Méditation végétale

                           

        Vous êtes vous déjà posé dans l'herbe, avec aucun autre projet que de profiter de l'instant.
Avez-vous déjà gouté à la caresse de l'inaction solitaire. Vous rendre enfin disponible pour le concert symphonique des oiseaux ou le lent murmure des cigales dispendieuses ; attentif au bruissement du vent, qui fait chanter des racines à la cime les arbres, les branches et les feuilles ; préoccupé par le flot incessant d'une colonie de fourmis affairées à transporter les éléments nécessaires à la subsistance des leurs.Il ne s'agit pas seulement de ne rien faire, mais juste décider de faire rien.
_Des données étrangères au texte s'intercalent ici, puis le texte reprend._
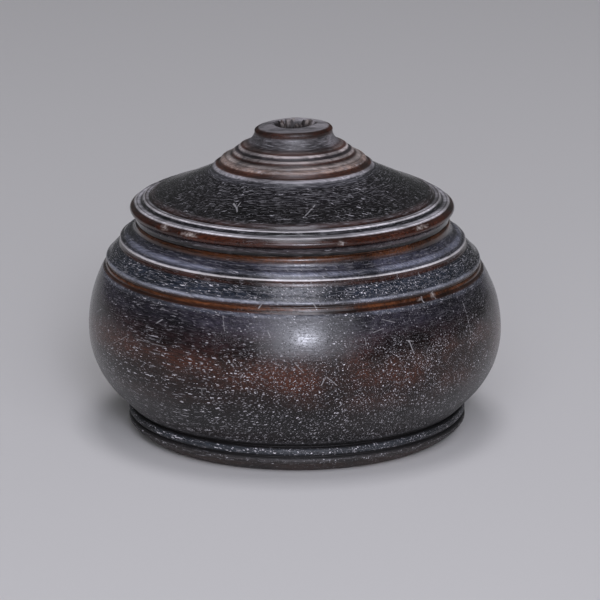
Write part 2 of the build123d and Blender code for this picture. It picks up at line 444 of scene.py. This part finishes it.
LID_ZONES = [
    # painted shade: the parting gap and the rim bead's underside are near black
    (53.4, SHADE_BLACK, 0.0, 0.0, 0.2, 0.15),
    (54.65, (0.034, 0.0270, 0.0285), 0.3, 0.1, 0.6, 0.09),
    (54.95, SHADE_BLACK, 0.0, 0.0, 0.0, 0.09),
    (56.80, (0.027, 0.0066, 0.0026), 0.1, 0.0, 0.1, THIN),
    (57.02, (0.030, 0.0150, 0.0120), 0.0, 0.0, 0.3, THIN),
    (57.36, PALE, 0.0, 0.5, 0.3, 0.03),
    (58.12, DARK_SLATE, 0.2, 0.0, 0.6, THIN),
    (58.44, PALE, 0.0, 0.6, 0.3, 0.03),
    (58.86, (0.020, 0.0090, 0.0070), 0.0, 0.0, 0.2, THIN),
    (59.40, (0.034, 0.0240, 0.0235), 0.2, 0.0, 0.8, 0.15),
    (62.0, (0.0044, 0.0036, 0.0039), 0.62, 0.0, 0.30, 0.9),
    (64.6, (0.0060, 0.0052, 0.0062), 0.6, 0.0, 0.8, 0.2),
    (65.42, (0.032, 0.031, 0.035), 0.4, 0.0, 1.0, THIN),
    (66.16, (0.225, 0.214, 0.222), 0.3, 0.1, 1.0, THIN),
    (67.12, (0.046, 0.0165, 0.0095), 0.0, 0.0, 0.1, 0.09),
    (67.95, (0.232, 0.168, 0.140), 0.4, 0.0, 1.0, 0.09),
    (68.42, (0.255, 0.214, 0.192), 0.0, 0.1, 0.6, 0.09),
    (69.02, (0.044, 0.0185, 0.0130), 0.0, 0.0, 0.1, THIN),
    (69.60, (0.230, 0.195, 0.180), 0.0, 0.1, 0.6, THIN),
    (70.14, (0.032, 0.0240, 0.0250), 0.0, 0.0, 0.3, THIN),
    (70.62, (0.330, 0.287, 0.272), 0.0, 0.1, 0.6, THIN),
    (70.92, (0.056, 0.0260, 0.0200), 0.0, 0.0, 0.1, THIN),
    (71.18, (0.100, 0.0740, 0.0660), 0.0, 0.0, 0.4, THIN),
    (71.55, (0.042, 0.0280, 0.0270), 0.0, 0.0, 0.3, 0.2),
    (73.80, (0.092, 0.085, 0.088), 0.3, 0.0, 0.9, 0.12),
    (75.27, (0.028, 0.0090, 0.0050), 0.0, 0.0, 0.0, 0.06),
    (80.0, (0.210, 0.195, 0.198), 0.5, 0.05, 0.9, 0.09),
]
GROUND = 1
PORED = 2
RUBBED = 3
LINED = 4
BLEND = 5
BELOW_ALL = -10.0


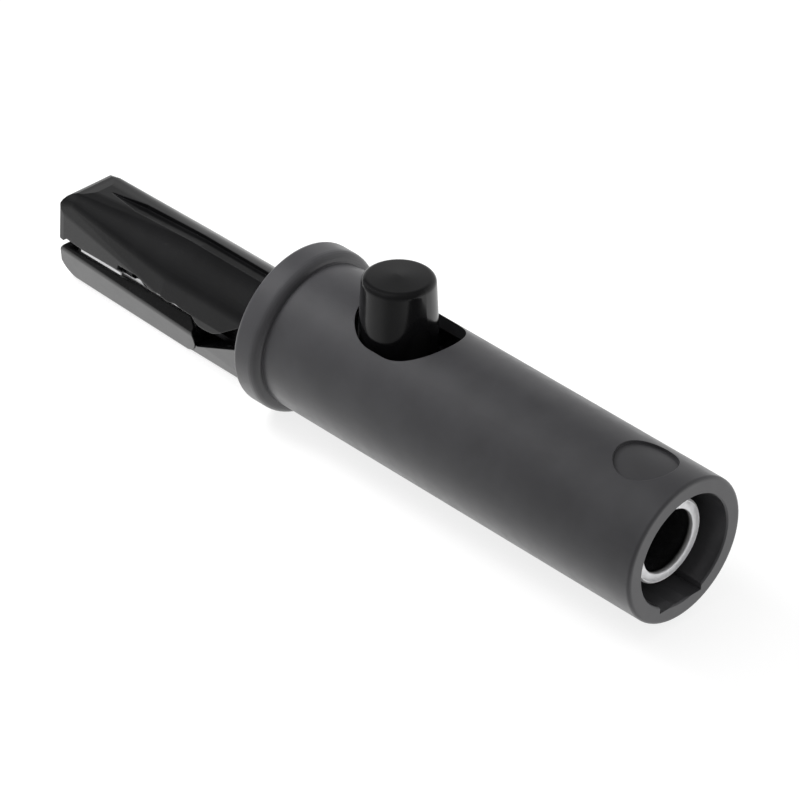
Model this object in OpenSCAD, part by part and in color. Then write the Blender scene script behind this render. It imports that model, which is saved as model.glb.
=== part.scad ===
// Insulated crocodile clip with a push button and a 4 mm safety socket.
// X runs along the tube: the socket's mouth is at x = 0 and the jaws point to -X.
// Z is up, through the button. The origin is on the tube's axis, at the rear face.

/* [Housing] */
// Outer diameter of the tube
tube_d = 12.2; // [11.9:0.1:13.5]
// Length of the tube, from the rear face to the front of the flange
tube_len = 40.9; // [40.2:0.1:44]
// Outer diameter of the finger flange
flange_d = 13.8; // [13.4:0.1:16]
// Width of the finger flange along the tube
flange_w = 2.55; // [2:0.05:4]
// Diameter of the rear bore, which takes a plug's shroud
shroud_bore_d = 9.34; // [8.9:0.02:9.6]
// Depth of the rear bore
shroud_depth = 22; // [20:0.1:23]
// Width of the flat keyway at the bottom of the rear bore
keyway_w = 4.54; // [3:0.02:5.2]
// Thickness of the web between the rear bore and the front chamber
web_t = 2.2; // [1.6:0.1:2.6]
// Diameter of the front chamber, which holds the jaw cartridge
chamber_d = 10.4; // [10.2:0.05:10.8]
// Width of the button's slot
slot_w = 7.5; // [7.3:0.05:8]
// Length of the button's slot
slot_len = 8.9; // [8.7:0.1:9.6]
// Diameter of the plain round recess on top, near the rear
badge_d = 4.95; // [3:0.05:6]
// Depth of the plain round recess
badge_depth = 0.25; // [0.1:0.05:0.3]
// Distance from the rear face to the middle of the round recess
badge_back = 4.45; // [3.5:0.05:8]

/* [Contact sleeve] */
// Outer diameter of the contact sleeve
sleeve_d = 7.1; // [6.4:0.05:7.2]
// Distance from the rear face to the sleeve's mouth
sleeve_recess = 1.65; // [1.2:0.05:2.4]
// Diameter of the sleeve's counterbore
counterbore_d = 5.5; // [5.2:0.05:5.8]
// Depth of the counterbore, from the sleeve's mouth
counterbore_depth = 5.8; // [4:0.1:7]
// Diameter of the contact bore, for a 4 mm plug
contact_bore_d = 4.04; // [4.02:0.01:4.1]
// Length of the contact bore
contact_bore_len = 13; // [11:0.1:13.5]
// Diameter of the sleeve's spigot behind the web
spigot_d = 2.6; // [2:0.1:3.2]

/* [Jaws] */
// Length of the jaws in front of the flange
jaw_len = 24.2; // [23.4:0.1:26]
// Outer width of the insulated jaws at the tip
jaw_w = 5.9; // [5.7:0.05:6]
// Height of the upper jaw's top above the tube's axis, at the tip
nose_top = 1.7; // [1.5:0.05:2]
// Depth of the lower jaw's underside below the tube's axis
jaw_bottom = 6.85; // [6.7:0.05:6.9]
// Depth of the parting line between the toothed blades below the tube's axis
part_depth = 2.7; // [2.6:0.05:2.8]
// Outer width of the toothed blades
blade_w = 4.8; // [4.4:0.05:4.9]
// Wall of the lower cover in front of the blades
tip_wall = 1.8; // [1.2:0.1:2.4]
// Thickness of the blades' sheet
blade_t = 0.5; // [0.4:0.05:0.6]
// Pitch of the wavy teeth
tooth_pitch = 1.85; // [1.6:0.05:2]
// Number of teeth in a row
teeth = 3; // [2:1:4]
// Height of the teeth from valley to crest
tooth_h = 0.45; // [0.3:0.05:0.6]
// Width of the shallow groove along the top of the upper jaw
groove_w = 1.35; // [1:0.05:1.8]
// Depth of the groove on the arched part of the upper jaw
groove_depth = 0.35; // [0.2:0.05:0.5]

/* [Hinge and button] */
// Distance from the flange's front face back to the pivot
pivot_back = 2.4; // [2.2:0.1:3]
// Diameter of the pivot pin
pivot_d = 1.6; // [1.4:0.05:1.8]
// Diameter of the button near its top
button_d = 5.82; // [5.4:0.02:6]
// Height of the button's top above the tube's axis
button_top = 9.54; // [9:0.02:9.9]
// Draft angle of the button's side
button_draft = 2.5; // [1:0.1:2.8]
// Angle by which the released button leans towards the jaws
button_lean = 3.2; // [0:0.1:4]
// Wire diameter of the return spring
wire_d = 0.35; // [0.3:0.01:0.4]
// Number of turns of the return spring
spring_turns = 4.5; // [4:0.5:5]

/* [Fits] */
// Clearance of the hinge eye on the pivot pin, on the radius
hinge_fit = 0.05; // [0.03:0.01:0.08]
// Side clearance between the lever and the carrier's cheeks
side_gap = 0.12; // [0.1:0.01:0.2]
// Clearance round pieces that are pushed or dropped into each other
seat_gap = 0.05; // [0.03:0.01:0.08]
// Clearance between the button and the slot's front end
button_gap = 0.1; // [0.1:0.05:0.3]

/* [Hidden] */

// Facets of exact round parts, of rounded hulls and of arcs in outlines
round_fn = 96;
hull_fn = 32;
arc_n = 6;
// A little extra for cuts that run past a face
past = 1;

// Places along the tube
web_rear = -shroud_depth;
web_front = web_rear - web_t;
flange_front = -tube_len;
flange_root = flange_front + flange_w;
pivot_x = flange_front + pivot_back;
tip_x = flange_front - jaw_len;
slot_rear = web_front - 0.1;
slot_front = slot_rear - slot_len;

// Housing
tube_r = tube_d / 2;
flange_r = flange_d / 2;
chamber_r = chamber_d / 2;
rear_edge_r = 0.3;
flange_rear_edge_r = 0.8;
flange_front_edge_r = 0.4;
mouth_bevel = 0.12;

// Carrier inside the chamber
carrier_r = chamber_r - 2 * seat_gap;
lever_w = jaw_w;
cavity_w = lever_w + 2 * side_gap;
floor_z = -(chamber_r - 0.6);
strip_t = 0.3;
tail_w = 2.4;
step_z = floor_z + blade_t;
carrier_rear = web_front - strip_t - 0.5;
strip_lap = 2.6;
step_x = pivot_x + strip_lap;
cheek_top = 1.7;
cheek_front = flange_front + 0.7;
cheek_rear_top = -1.6;
cheek_slope_x = pivot_x + 2.2;
cheek_slope_foot_x = cheek_slope_x + 2;

// Neck of the carrier, in front of the flange
neck_front = tip_x + 13.8;
neck_w = 8;
neck_bottom = -6.6;
neck_lean = 20;
trough_w = 4.4;
ledge_front_z = -5.57;
ledge_rear_z = -1.1;

// Jaw covers and blades
lower_tip_x = tip_x + 0.25;
lower_nose_x = lower_tip_x - 0.4;
lower_rear_x = tip_x + 15.65;
blade_tip_x = lower_tip_x + tip_wall;
blade_rear_x = tip_x + 15.4;
blade_z = -part_depth;
blade_play = 0.08;
plate_top_z = -0.4;
rim_front_z = blade_z - 0.4;
rim_rear_z = blade_z - 0.35;
rim_step_x = tip_x + 7.3;
bevel_front_z = rim_front_z - 0.1;
bevel_rear_z = rim_front_z - 0.95;
bevel_lean = 65;
cover_rise = 0.13;
cover_lean = 22;
keel_side_r = 1.3;
keel_edge_r = 0.25;
bend_r = 0.8;
tooth_start_x = blade_rear_x - 1.3 - teeth * tooth_pitch;

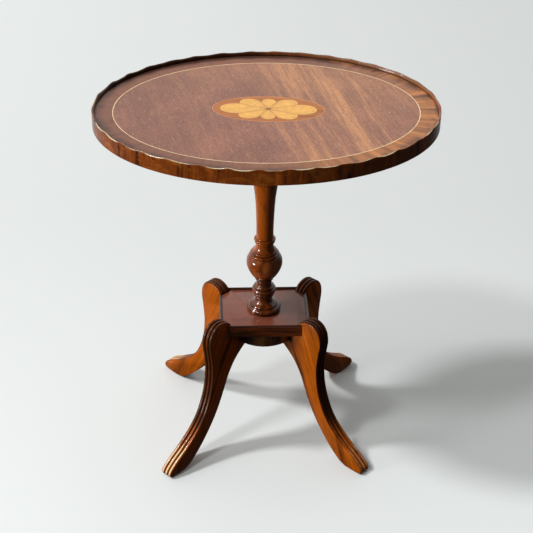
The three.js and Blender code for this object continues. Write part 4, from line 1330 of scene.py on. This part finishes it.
class TABLE_OT_legs(bpy.types.Operator):
    """Saws out the four sabre legs and runs the reeds along their outer edges"""

    bl_idname = "tilt_table.legs"
    bl_label = "Sabre Legs"

    def execute(self, context):
        stand = context.scene.tilt_table.stand
        outline, share = leg_outline()
        outline, share = evenly(outline, share, 0.0016)
        outline, share = outline[::-1], share[::-1]
        normal = outline_normals(outline)
        lines = leg_section(stand.reeds, stand.reed_depth, stand.corner_round)
        side, plain, reeded, round_edge = (line[:, None] for line in lines)
        inset = plain * (1 - share) + reeded * share
        place = outline[None] - inset[..., None] * normal[None]
        local = np.concatenate([place, np.broadcast_to(side, inset.shape)[..., None]], -1)

        # Rubbed pale along the reeds' crowns, most at the toe and least below the knee; the rest
        # of the reeded edge is dark with old polish, and darkest in the grooves.
        toe = np.clip((outline[:, 0] - 0.044) / 0.048, 0, 1)
        knee = np.exp(-(((outline[:, 1] - 0.231) / 0.012) ** 2))
        rub = 0.95 * toe + 0.12 * knee - 0.62 * (1 - toe)
        crown = np.clip((round_edge - 0.82) / 0.18, 0, 1)
        reed_wear = crown * rub - (1 - crown) * (0.95 - 0.6 * toe)
        wear = share * reed_wear + (1 - share) * np.where(plain > 0.0002, 0.3, 0.0)
        flank = np.broadcast_to(np.abs(side) > LEG_HALF * 0.995, wear.shape)
        wear = np.where(flank, 0.1 * share + 0.2 * toe, wear)

        # Straight grain in the plank, from the knee to the toe.
        rake = math.atan2(-0.22, 0.10)
        lengthwise = local[..., 0] * math.cos(rake) + local[..., 1] * math.sin(rake)
        crosswise = -local[..., 0] * math.sin(rake) + local[..., 1] * math.cos(rake)
        for place_name, (sx, sy) in CORNERS.items():
            knee_at, along, across = leg_frame(sx, sy)
            shift = 0.31 * (sx + 2 * sy)
            # Painted light as well as wear: the pale is raised on the left legs, which face the lamps, and lowered
            # on the right legs, which are in shade.
            paler = np.where(wear > 0, 0.84 - 0.30 * sx, 1.0) * wear
            grain = np.stack([lengthwise + shift, crosswise + shift, local[..., 2] + shift], -1)

            def turn(p):
                flat = knee_at + p[..., :1] * along + p[..., 2:] * across
                return np.concatenate([flat, p[..., 1:2]], -1)

            shell = turned_board(local, turn, grain, paler)
            fit(shell, f"sabre_leg_{place_name}", "legs", "stand",
                f"leg_{place_name}", 50)
        return {"FINISHED"}


# ---- catch and joinery --------------------------------------------------------------------------
class TABLE_OT_fittings(bpy.types.Operator):
    """Finishes the catch, pins, screws, spring, dowels and wedges"""

    bl_idname = "tilt_table.fittings"
    bl_label = "Catch and Joinery"

    def execute(self, context):
        slots = {s["node"]: s["material_slot"] for s in frame["record"]["subparts"]}
        by_slot = {"brass": "brass", "steel": "steel", "peg_wood": "pegs"}
        for node, made in frame["nodes"].items():
            if slots.get(node) in by_slot:
                made.data.materials.clear()
                made.data.materials.append(finish(by_slot[slots[node]]))
        return {"FINISHED"}


class TABLE_PT_panel(bpy.types.Panel):
    """Lists the table's pieces and settings"""

    bl_label = "Tilt Top Table"
    bl_idname = "TABLE_PT_panel"
    bl_space_type = "VIEW_3D"
    bl_region_type = "UI"
    bl_category = "Tilt Table"

    def draw(self, context):
        settings = context.scene.tilt_table
        for group in (settings.top, settings.stand, settings.fittings, settings.stage):
            box = self.layout.box()
            for name in group.__annotations__:
                box.prop(group, name)
        for operator in OPERATORS:
            self.layout.operator(operator.bl_idname)


OPERATORS = (
    TABLE_OT_stage,
    TABLE_OT_veneers,
    TABLE_OT_patera,
    TABLE_OT_gallery,
    TABLE_OT_carcase,
    TABLE_OT_column,
    TABLE_OT_platform,
    TABLE_OT_legs,
    TABLE_OT_fittings,
)
CLASSES = (
    TopSettings,
    StandSettings,
    FittingSettings,
    StageSettings,
    TableSettings,
    *OPERATORS,
    TABLE_PT_panel,
)


def register():
    for cls in CLASSES:
        bpy.utils.register_class(cls)
    bpy.types.Scene.tilt_table = bpy.props.PointerProperty(type=TableSettings)


def unregister():
    del bpy.types.Scene.tilt_table
    for cls in reversed(CLASSES):
        bpy.utils.unregister_class(cls)


def plain(box):
    return [[float(value) for value in corner] for corner in box]


def main():
    register()
    for operator in OPERATORS:
        group, name = operator.bl_idname.split(".")
        getattr(getattr(bpy.ops, group), name)()
    {"cad": plain(CAD_BOX), "visual": plain(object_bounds())}


if __name__ == "__main__":
    main()
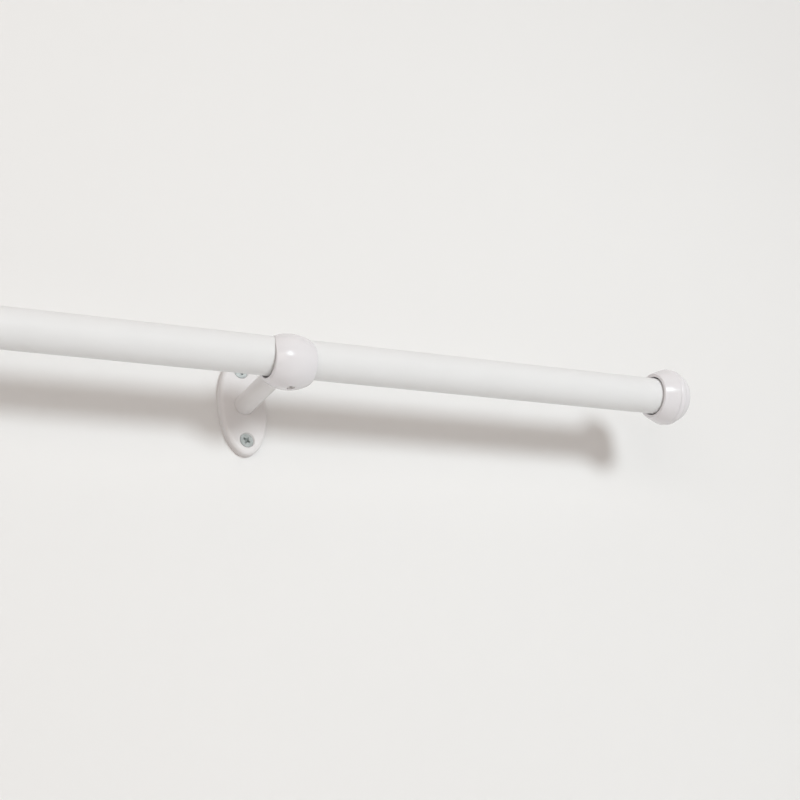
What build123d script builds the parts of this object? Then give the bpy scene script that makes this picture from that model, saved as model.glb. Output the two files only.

S'asseoir sur l'herbe c'est déjà faire un effort, l'effort physique de s'abaisser vers la terre, l'effort surhumain de passer de la station debout à la station animale, à trois pattes, puis quatre puis plus du tout. Enfin prendre position sans risquer quoique ce soit. il faut donc être disposé psychologiquement, disponible physiquement, dissocié socialement.
Si l'oisiveté contemplative est regardée de travers dans nos contrées, c'est qu'elle n'est pas productive par définition. Ainsi donc elle ne serait pas productive pour la société des Hommes mais quelle production de sérénité, de connaissance et de maîtrise de soi elle confère à celui qui s'en rend coupable. Ce bien qui s'installe en lui vaut pourtant tous les biens que cet individu pourrait produire tout au long de sa vie.
Parce qu'il faut s'être posé un jour dans l'herbe, puis une autre fois et une autre et un autre, pour comprendre à quel point la proximité des fibres peut agir dans votre esprit comme les fibres alimentaires le font dans vos intestins: relâcher, décongestionner, vidanger, purifier, déboucher.

Se faire spectateur du ballet de la nature, se laisser bercé par les ritournelles des volatiles et des coléoptères, être happé par les parfums voluptueux des plantes aromatiques. Se laisser enlever par ces ravisseurs ravissants est une délicieuse expérience de la vraie liberté.
Enfin seul au milieu des éléments fondamentaux, enfin loin du marasme humain et des mascarades sociétales, élément soi-même en communion avec celle qui nous a fait. Avec celle que l'on défait.

Il n'est pas question ici de juger les actions des Hommes ou de se flageller de ne pas porter plus d'attention à la nature. Il s'agit au contraire de hurler à quel point il est bon de faire rien.

Après quelques minutes, vous percevez encore des pensées prégnantes qui fusent dans votre cortex mais elles glissent bientôt le long de votre nuque pour s'envoler dans l'oubli sur le toboggan de vos omoplates. Si si vous pouvez sentir ce flot libérateur. Au fil du processus d'exfiltration des soucis et questionnements vous fixez votre attention sur l'une des scènes du théâtre thérapeutique qui s'offre sous vos yeux. cette fourmi qui sort du rang, ou ce bourdon qui se gorge de pollen avant d'aller féconder des milliers de belles des champs. Sinon ce petit ruisseau dont le murmure s'était fait si discret alors qu'il apporte la vie à la plupart des acteurs.
Visualisez vos pensées glisser lentement le long du petit cours d'eau et oubliez les.

L'écoute attentive des sons, des vibrations, des ondes de la faune et de la flore emplit désormais votre esprit d'une ordonnance protéiforme pour le patient qui sommeil en vous. Vous vibrez avec l'environnement, vous êtes cet environnement et le bain de nature se transforme en cure de désintoxication, le fracas des paroles a fait place au soin des maux, le relent de l'insatisfaction fait place à la contemplation d'une pensée.

Si vous relâcher votre esprit et votre corps, que tous vos sens sont en éveil sous le charme de ce moment volé, vous accédez à l'échange symbiotique entre les vibrations de la terre et celles de votre corps, issus de la même énergie.
Si vous cherchez bien c'est à dire si vous ne cherchez pas vous découvrirez que les plus grandes richesses de ce monde sont en vous.